Beginning in 1825 he went into dire financial straits again, as his company nearly collapsed. That he was the author of his novels became general knowledge at this time as well. Rather than declare bankruptcy he placed his home, Abbotsford House, and income into a trust belonging to his creditors, and proceeded to write his way out of debt. He kept up his prodigious output of fiction (as well as producing a non-fiction biography of Napoleon Bonaparte) until 1831. By then his health was failing, and he died at Abbotsford in 1832. Though not in the clear by then, his novels continued to sell, and he made good his debts from beyond the grave. He was buried in Dryburgh Abbey where nearby, fittingly, a large statue can be found of William Wallace—one of Scotland's most romantic historical figures.
Scott was responsible for two major trends that carry on to this day. First, he popularized the historical novel; an enormous number of imitators (and imitators of imitators) would appear in the 19th century. It is a measure of Scott's influence that Edinburgh's central railway station, opened in 1854, is called Waverley Station.

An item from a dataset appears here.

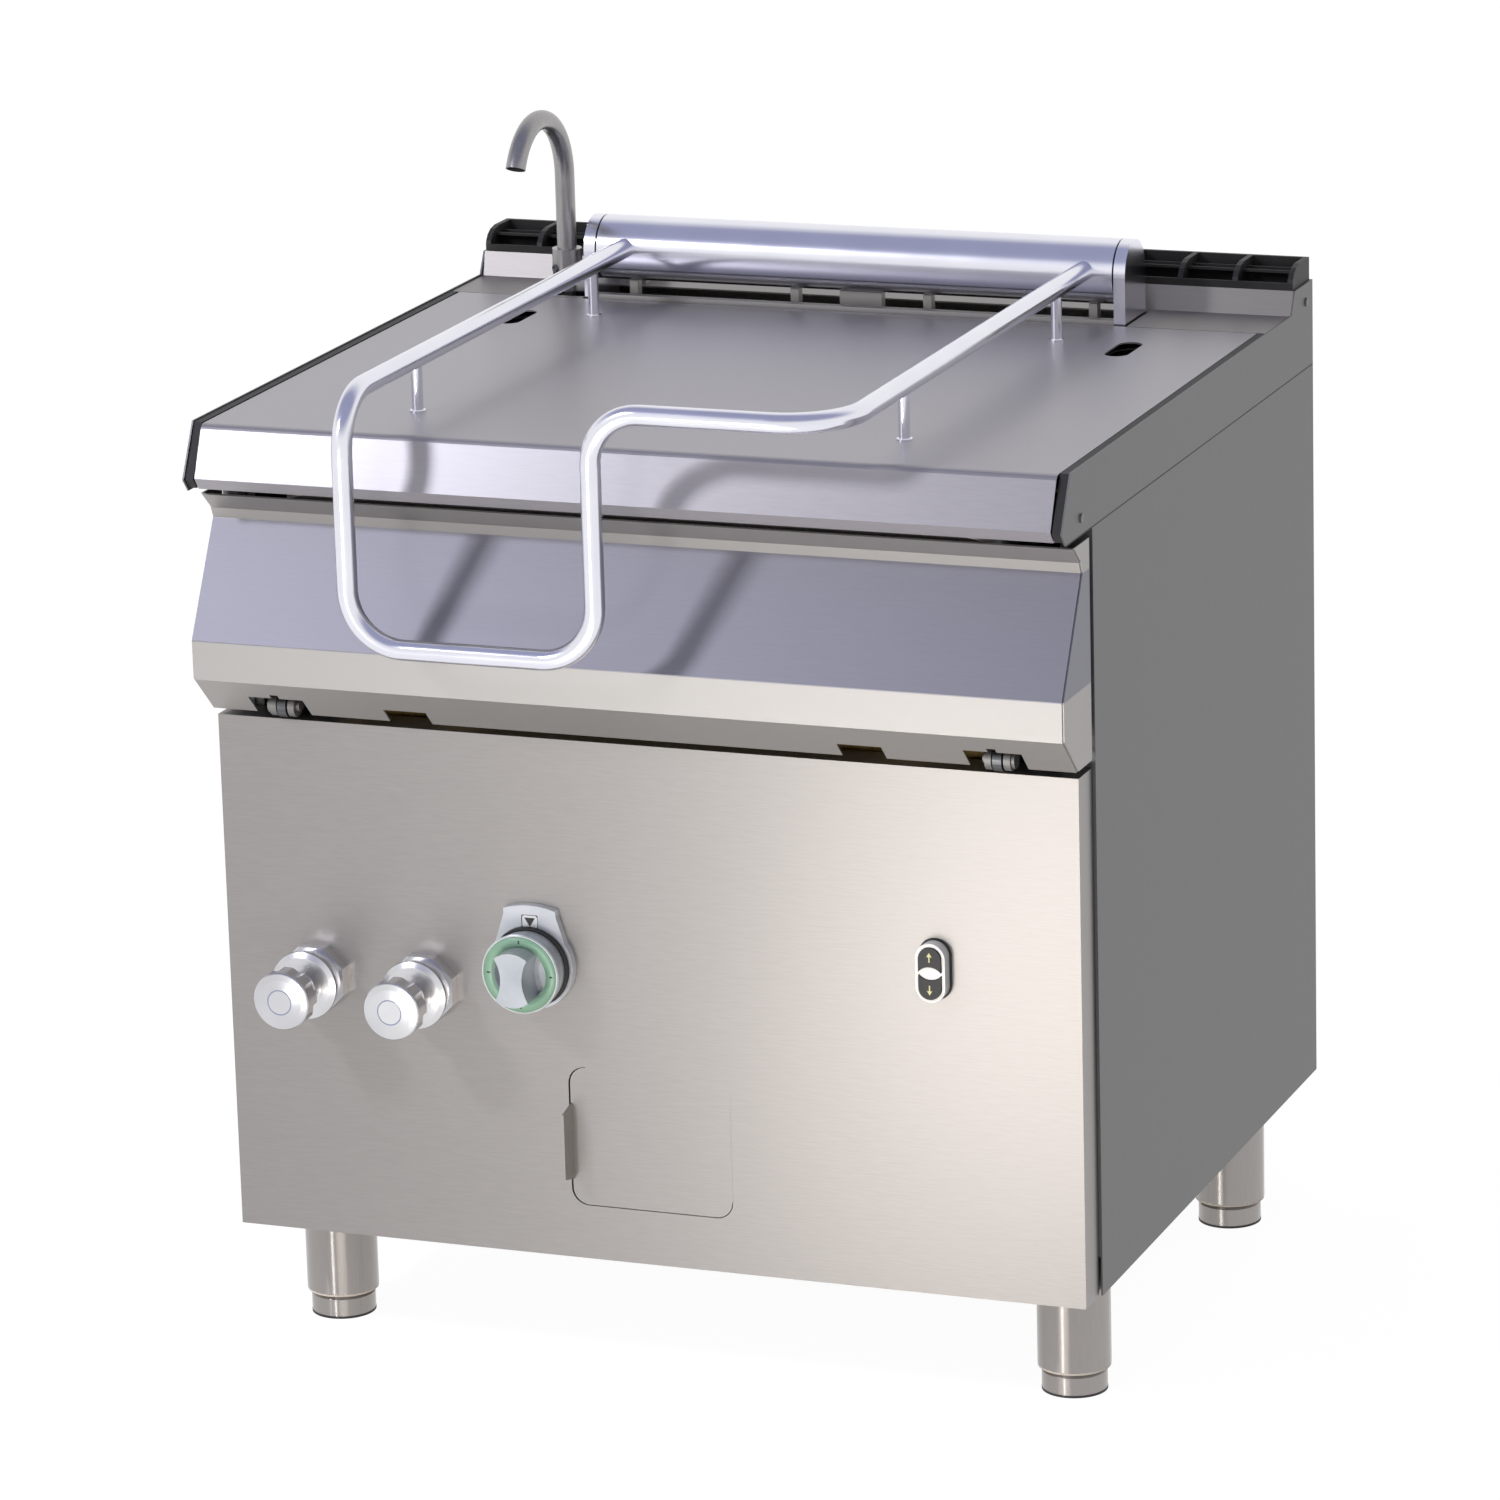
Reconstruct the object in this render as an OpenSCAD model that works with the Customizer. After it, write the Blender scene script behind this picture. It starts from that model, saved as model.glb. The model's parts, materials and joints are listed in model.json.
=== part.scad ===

Second, his Scottish novels rehabilitated Highland culture after years in the shadows following the Jacobite rebellions. It is worth noting, however, that Scott was a Lowland Scot, and that his re-creations of the Highlands were more than a little fanciful. It is known that he invented many clan tartans out of whole cloth, so to speak, for the visit by George IV to Scotland in 1822. Nevertheless, even though he is less popular in these days, the echoes of Waverley and its sequels reverberate still. Scott was also responsible, through a series of pseudonymous letters published in the Edinburgh Weekly News in 1826, for retaining the right of Scottish banks to issue their own banknotes, which is reflected to this day by his continued appearance on the front of all notes issued by the Bank of Scotland. Many of his works were illustrated by his friend, William Allan.